Donhoff, Marion
June 1979
Foreign Affairs;Summer79, Vol. 57 Issue 5, p1052
This article focuses on the mutual uneasiness in the relationship between the Federal Republic of Germany and the U.S., as of June 1979. Inasmuch as the American détente toward the East has deteriorated, the Soviet Union must try to keep détente alive elsewhere. Besides, the Soviet leaders feel that they have not gained all that much from détente with the U.S., neither their hopes for technology nor their illusions about credits have been fulfilled. Both ended with the Jackson-Vanik Amendment linking most-favored-nation trade status for the Soviet Union to emigration. Most people in Germany, however, praise U.S. President Jimmy Carter for his courage, and claim that no other statesman would have dared to put his political reputation on the line in order to bring Israel and Egypt together. This kind of spontaneity on his part may be the other side of the coin for which he is often criticized in this country, namely that he lacks a consistent concept of foreign policy.
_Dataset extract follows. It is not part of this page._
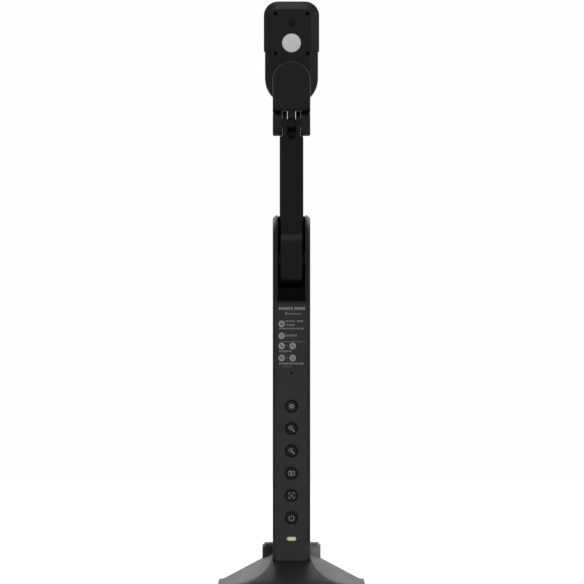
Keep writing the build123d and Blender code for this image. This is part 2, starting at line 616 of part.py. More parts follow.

Other differences between Germany and the U.S. have centered on specific issues of economic and monetary policy, approaches to nuclear energy, and the North Atlantic Treaty Organization weapons systems. Another serious controversy, which erupted in 1977, concerned nuclear energy and specifically dealt with the conflict between the nonproliferation policy of Carter and a proposed sale of a reprocessing plant by the Federal Republic to Brazil. Obviously relations between the U.S. and the Federal Republic have been strained more acutely and more lastingly over the problems of new weapons systems, although a real controversy between the U.S. and the Federal Republic has erupted only over the neutron bomb. As far as medium-range missiles are concerned, the debate at present is still taking place within the governments of the two nations, rather than between them.